‘It’s a great time for African music,” says Senegalese music star Baaba Maal as he leans back on the sofa of his manager’s hotel room.
With African artists such as Amadou & Mariam, Tinariwen, K’naan, Toumani Diabate, Konono No 1 and the BLK JKS all making a big impression in Western music circles in the past few years, I have to agree with him.
Maal was in Johannesburg to promote the 8 Goals for Africa campaign, the United Nation’s Development Programme’s drive to create awareness of its millennium goals.
Maal and a host of Africa’s top music stars, such as Angelique Kidjo, Mingas, Hip Hop Pantsula, Yvonne Chaka Chaka, Oliver Mtukudzi, Hugh Masekela and the Soweto Gospel Choir, came together in April to record the song, 8 Goals Away, a jivey feel-good anthem about the issues that the millennium goals are trying to address.
They then jetted into South Africa for the closing of the 2010 World Cup to perform the song live at a free concert at the Elkah Stadium Fan Fest in Soweto on July 11.
“I would have liked to be at Soccer City for the final,” says Maal, a rabid football fan by his own admission. “But when I arrived in Soweto, I could see that this was the right place to perform this song for the first time.”
Maal had to take time off from touring his latest album, Television (Sheer Sound), to take part and was flying back a few days later to perform at a number of festivals around the world.
Unusual collaborations
Television saw Maal collaborating with Sabina Sciubba and Didi Gutman from New York electronic outfit Brazilian Girls.
“I was surprised when Barry Reynolds, one of the producers of the album, said to me that there was this group in New York called the Brazilian Girls who I should work with, so he made the hook-up.
“I discovered that they are not Brazilian, it is just a name, and there was just one girl,” he says, chuckling.
The results were mesmerising. Sciubba’s gorgeous breathy vocals blended with Maal’s powerful voice, backed by some edgy yet simple electronic backing from Gutman and some more traditional percussive work from Aliou Diouf, Massamba Diop and Mouhamadou Sarr.
“Didi was into a lot of electronic music and I think technology is a great thing that can help Africa.”
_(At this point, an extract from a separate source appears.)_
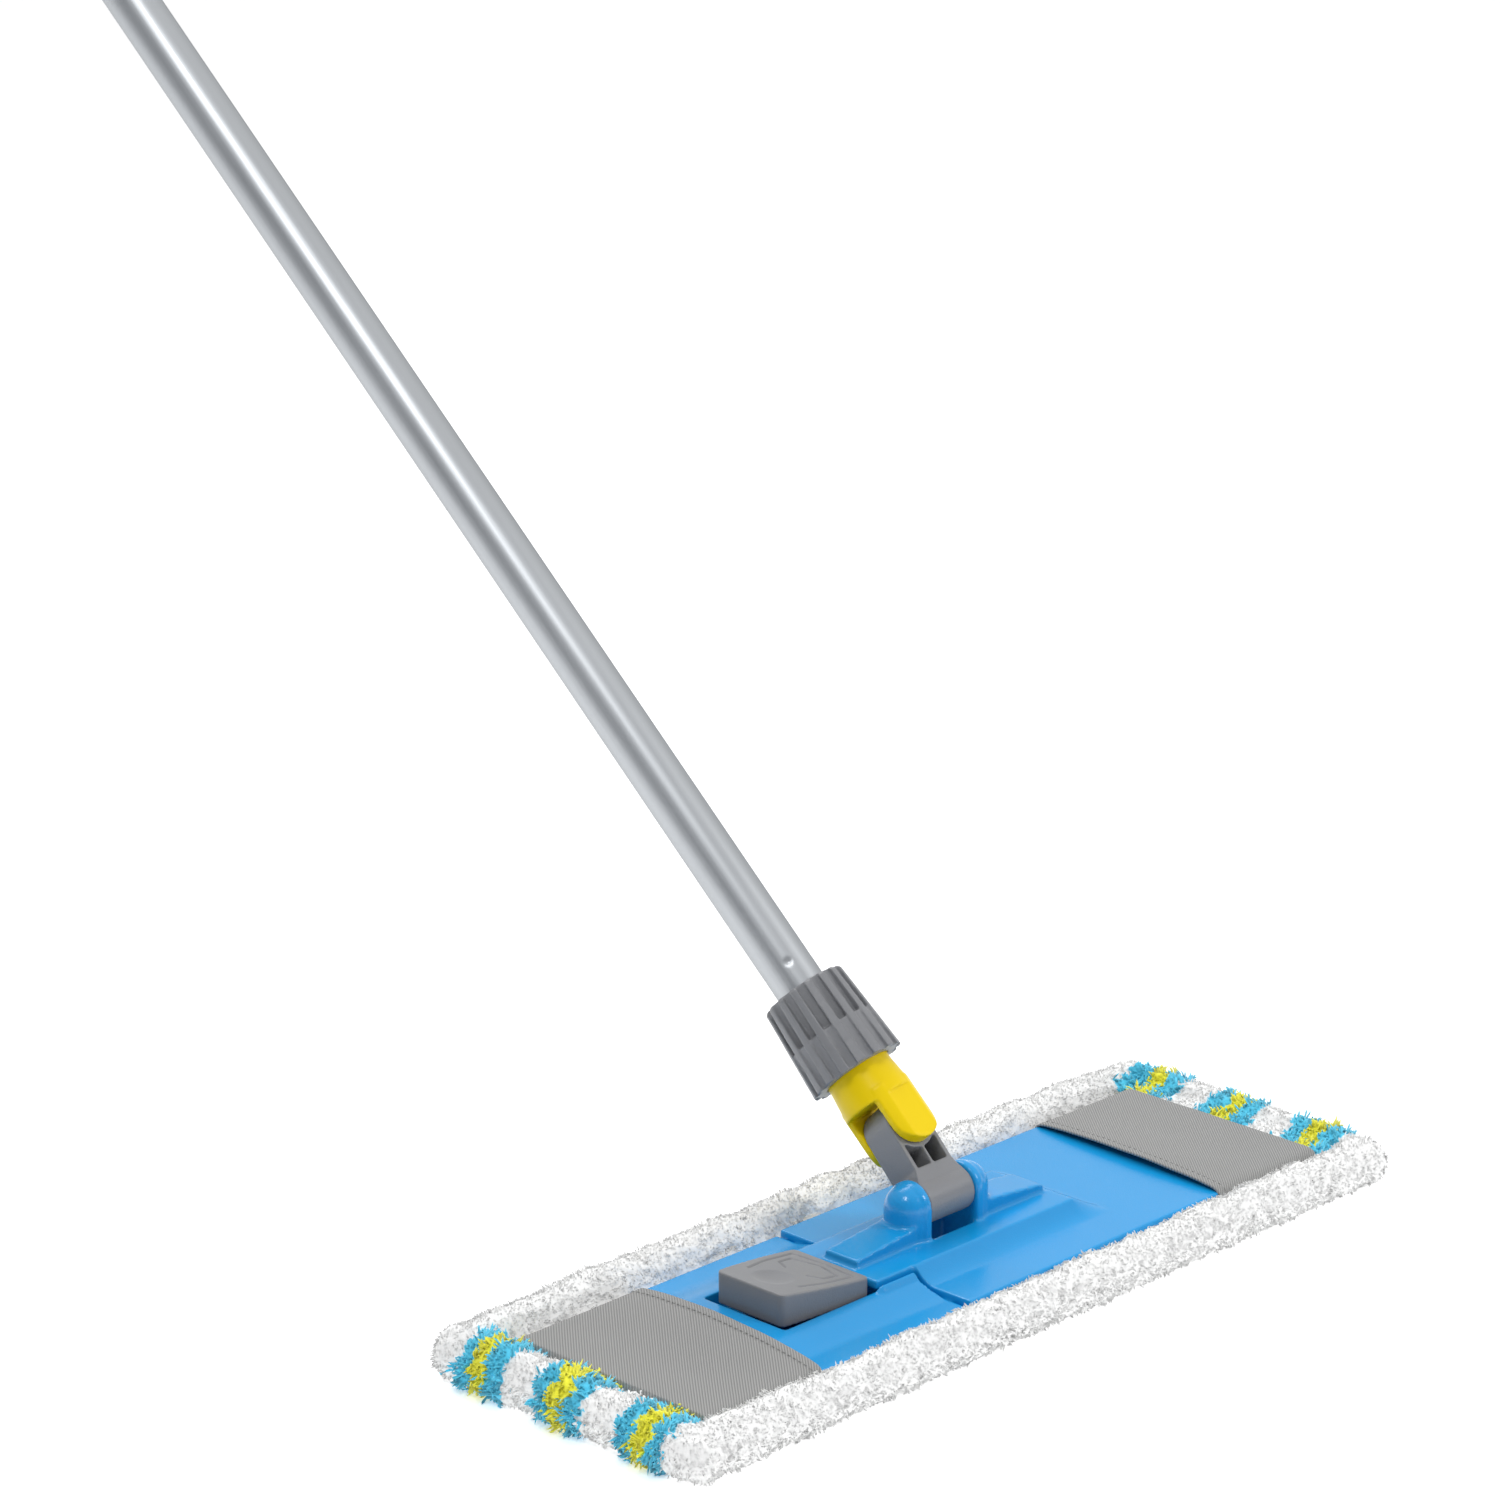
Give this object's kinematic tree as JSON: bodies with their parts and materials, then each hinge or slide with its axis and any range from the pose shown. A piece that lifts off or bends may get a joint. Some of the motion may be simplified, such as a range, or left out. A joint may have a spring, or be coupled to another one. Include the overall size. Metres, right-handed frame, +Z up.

He points to this belief in his liner notes for the album, where he says: “Technology is transforming Africa and is one of the continent’s biggest hopes.
“Education and technology can bridge the gap between those who are on top of the world and those who for too long have been outsiders looking in. Africa has a lot to offer.”
When I put it to him that Television and Amadou & Mariam’s Welcome to Mali are albums that look to forge a new identity for African music — one that doesn’t involve the ghettoisation of the world music tag — he agrees.
“When I was ready to write some of the songs on this album, I said to Barry Reynolds, ‘I am not going to make this album thinking about Baaba Maal, the African musician.’
“I travel all around the world and meet people doing different things and I appreciate what they are doing. At the end of the day I am just a human being and I absorb all these inspirations and create my own music.”
African Express
He starts to wax lyrical about Africa Express, a touring live collaborative project between Western and African musicians that was put together by Damon Albarn, Blur and Gorillaz front man, and Ian Ashbridge, Wrasse Records head.
Africa Express debuted with a five-hour long jam session at the infamous Glastonbury Festival in 2007, which featured assorted members of Tinariwen assisting Terry Hall and other members of The Specials as he sang Message to You Rudy, the Algerian Rai king Rachid Taha and Albarn doing a duet on Rock the Casbah, and Fatboy Slim and Tony Allen collaborating on a version of Fela Kuti’s Zombie, to name a few of the collaborations.
“This business of music always needs to have new flavours, new combinations,” says Maal. “When I was doing this Africa Express project with Damon Albarn, I was very excited, because I was talking about that when Live 8 happened. I was asking why do they not have many African musicians involved.
“Then Damon came with this idea to get African and Western musicians to collaborate at Glastonbury and I said, ‘Yes, I must go’. I saw these concerts and something really wonderful came out of it. We discovered that we all share similar inspirations but we never get the time to spend together.
“I mean I worked with Franz Ferdinand and Bassekou Kouyate on stage and Franz Ferdinand went back into the studio with new inspiration from working together and I think this is what the music industry needs,” says Maal. “Franz Ferdinand were very surprised that I knew their songs when we worked together.
“We [African musicians] have been listening to Western music for a long time. However, African music has not had a chance to make it to the Western musicians.”
Maal insists the collaborations are two-sided and a very good exchange takes place.
“We are going into the music business through them, because they are very well known and very well established and they can open doors for African music and we can give them some new forms of inspiration, whether that is new rhythms or melodies.”
So, while Maal is championing the idea of Western-African collaboration, his latest album highlights just how magnificent the fruits of these collaborations can be.
For an artist who this year celebrates the 25th anniversary of his band, Daande Lenol, Maal is as vital an African music star as when he first arrived on the scene in the late Eighties.